Leo Kouklanakis

Hello, my name is Leo, and I chose to use a combination of collaging and drawing to make my triptych. The three panels are not really an evolution of an issue through time, but instead are a representation of different scenes regarding the same issue. This triptych is about food deserts, which can be described as areas where access to affordable, healthy food are limited or nonexistent because of a lack of grocery stores within reasonable traveling distance. The top panel is a scene of a household that has access to healthy food. A family is sitting at a table that has plenty of food, and they have a fully stocked fridge. Through the window you can see a worker pulling a Fresh Direct order up the desert hill to deliver healthy food to families like these. Because they’re called food deserts, I found pictures of sand so I could create a real desert for people to walk through. The central image in the bottom panel is the hospital, and this is in reference to the health issues that occur as a result of not having access to healthy food. Wealthy districts have three times more grocery stores than poorer districts do, and even in grocery stores in poor neighborhoods, the healthiest items are usually the most expensive.

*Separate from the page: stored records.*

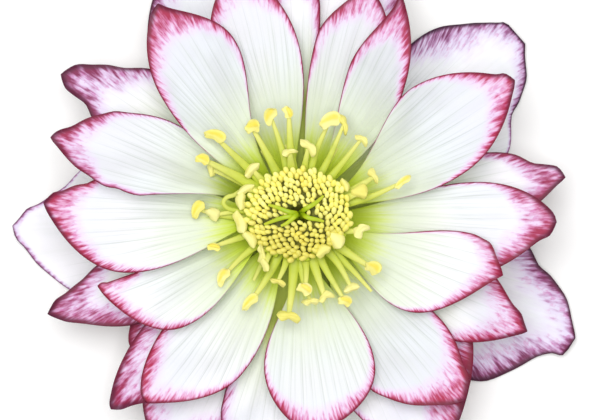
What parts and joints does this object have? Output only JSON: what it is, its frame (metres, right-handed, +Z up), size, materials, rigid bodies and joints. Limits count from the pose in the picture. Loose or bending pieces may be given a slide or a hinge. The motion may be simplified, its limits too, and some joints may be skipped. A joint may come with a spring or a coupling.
{
  "type": "hellebore flower",
  "caption": "Double hellebore bloom with a short cut stalk, lying face up: layered pale petals with dark margins round a domed boss of stamens and curved styles.",
  "frame": {"origin": "on the surface the bloom lies on, under the middle of its bounding box", "axes": "+Z up along the bloom's axis, out of its face; +Y towards the top of the face as it is usually seen"},
  "size_m": [0.0752, 0.0734, 0.0209],
  "materials": {
    "sepal": "satin, white with dark purple margins",
    "outer_petal": "satin, white with crimson margins",
    "inner_petal": "satin, white with crimson margins and a green base",
    "receptacle": "satin",
    "stamens": "matt, powdery",
    "carpels": "satin"
  },
  "bodies": {
    "root": {"sepal_1": "sepal", "sepal_2": "sepal", "sepal_3": "sepal", "sepal_4": "sepal", "sepal_5": "sepal", "outer_petal_1": "outer_petal", "outer_petal_2": "outer_petal", "outer_petal_3": "outer_petal", "outer_petal_4": "outer_petal", "outer_petal_5": "outer_petal", "outer_petal_6": "outer_petal", "outer_petal_7": "outer_petal", "outer_petal_8": "outer_petal", "outer_petal_9": "outer_petal", "outer_petal_10": "outer_petal", "outer_petal_11": "outer_petal", "inner_petal_1": "inner_petal", "inner_petal_2": "inner_petal", "inner_petal_3": "inner_petal", "inner_petal_4": "inner_petal", "inner_petal_5": "inner_petal", "inner_petal_6": "inner_petal", "inner_petal_7": "inner_petal", "inner_petal_8": "inner_petal", "inner_petal_9": "inner_petal", "inner_petal_10": "inner_petal", "inner_petal_11": "inner_petal", "inner_petal_12": "inner_petal", "inner_petal_13": "inner_petal", "receptacle": "receptacle", "stamens": "stamens", "carpels": "carpels"}
  },
  "joints": []
}
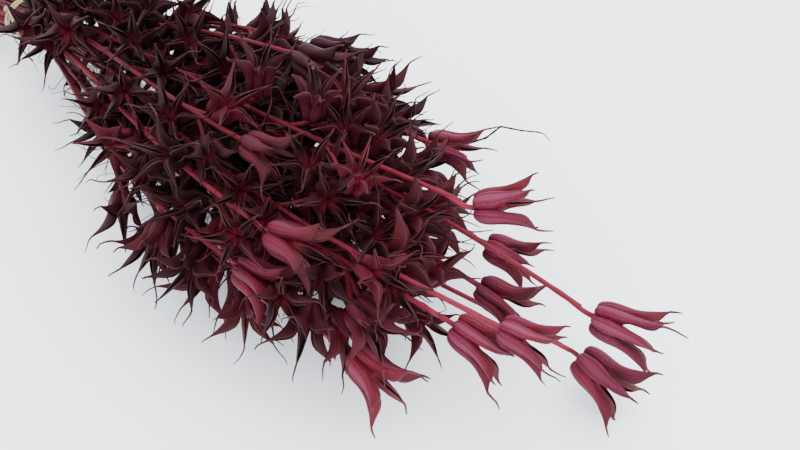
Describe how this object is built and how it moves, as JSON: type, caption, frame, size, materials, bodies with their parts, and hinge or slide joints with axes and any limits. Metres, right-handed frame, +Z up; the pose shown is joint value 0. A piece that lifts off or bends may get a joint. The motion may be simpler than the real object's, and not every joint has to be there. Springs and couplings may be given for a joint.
{
  "type": "bunch of dried nigella seed pods",
  "caption": "Tied bunch of dyed dried nigella stems with horned, star-mouthed seed pods, lying on its side for display.",
  "frame": {"origin": "on the surface that the bunch lies on, under the middle of its outline", "axes": "+X along the bunch from the cut stem ends to the pods, +Z up from the surface"},
  "size_m": [0.6012, 0.1899, 0.1174],
  "materials": {
    "dyed_pod_and_stem": "dry, dyed burgundy, matt with a faint sheen on ribs",
    "raffia": "dry straw-coloured raffia, satin"
  },
  "bodies": {
    "root": {"stem_with_pods_01": "dyed_pod_and_stem", "stem_with_pods_02": "dyed_pod_and_stem", "stem_with_pods_03": "dyed_pod_and_stem", "stem_with_pods_04": "dyed_pod_and_stem", "stem_with_pods_05": "dyed_pod_and_stem", "stem_with_pods_06": "dyed_pod_and_stem", "stem_with_pods_07": "dyed_pod_and_stem", "stem_with_pods_08": "dyed_pod_and_stem", "stem_with_pods_09": "dyed_pod_and_stem", "stem_with_pods_10": "dyed_pod_and_stem", "stem_with_pods_11": "dyed_pod_and_stem", "stem_with_pods_12": "dyed_pod_and_stem", "stem_with_pods_13": "dyed_pod_and_stem", "stem_with_pods_14": "dyed_pod_and_stem", "stem_with_pods_15": "dyed_pod_and_stem", "stem_with_pods_16": "dyed_pod_and_stem", "stem_with_pods_17": "dyed_pod_and_stem", "stem_with_pods_18": "dyed_pod_and_stem", "stem_with_pods_19": "dyed_pod_and_stem", "stem_with_pods_20": "dyed_pod_and_stem", "stem_with_pods_21": "dyed_pod_and_stem", "stem_with_pods_22": "dyed_pod_and_stem", "stem_with_pods_23": "dyed_pod_and_stem", "stem_with_pods_24": "dyed_pod_and_stem", "tie": "raffia"}
  },
  "joints": []
}
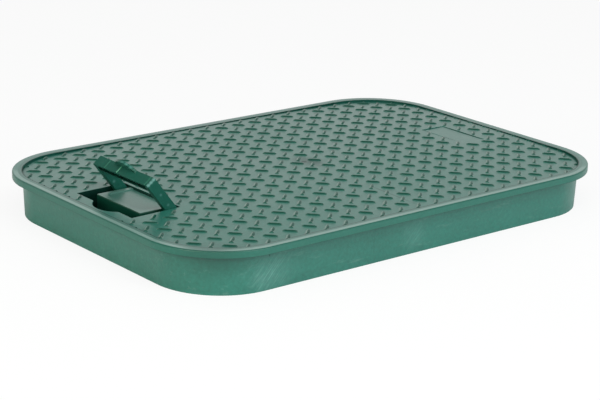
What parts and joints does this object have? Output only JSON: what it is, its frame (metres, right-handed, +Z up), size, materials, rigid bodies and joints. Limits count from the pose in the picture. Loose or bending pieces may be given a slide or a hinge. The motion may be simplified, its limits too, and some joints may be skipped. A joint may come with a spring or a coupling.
{
  "type": "valve box lid",
  "caption": "Rectangular moulded valve box lid with rounded corners, a crowned bar-tread top, a drop-in skirt and a folding lift handle in a recessed well.",
  "frame": {"origin": "centre of the skirt's bottom plane", "axes": "+X along the lid's length with the handle near the -X end, +Z up out of the treaded top"},
  "size_m": [0.4206, 0.2922, 0.067],
  "materials": {
    "green_plastic": "moulded, satin",
    "handle_plastic": "moulded, satin"
  },
  "bodies": {
    "lid": {"lid": "green_plastic"},
    "handle": {"lift_handle": "handle_plastic"}
  },
  "joints": [
    {"name": "handle_hinge", "type": "hinge", "parent": "lid", "child": "handle", "pos_m": [-0.1538, 0, 0.032], "axis": [0, 1, 0], "range_deg": [-52.4, 36]}
  ]
}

When the only realistic option for food is fast food or what you can buy from the deli, you are exposed to a long term lack of nutrition that can lead to higher rates of heart disease, diabetes, diet-related cancers, and even a life span that is up to 15 years lower than the national average. That’s why people are shown on a trip through the hospital to be buried. I also wanted to emphasize the disturbing disparity between food that wealthy people have access to versus food that people living in poverty have access to, and in some ways argue that those that are rich and in power are responsible for all the illnesses and premature deaths that occur because of food. There is something very scary to me about the suggestion that beneficiaries of healthy and fresh food like the tomatoes in the bottom panel will be eating what has grown from the same soil where the people they killed are buried. That’s also why I chose to have the family in the top panel not have any facial features except for their mouths and their teeth.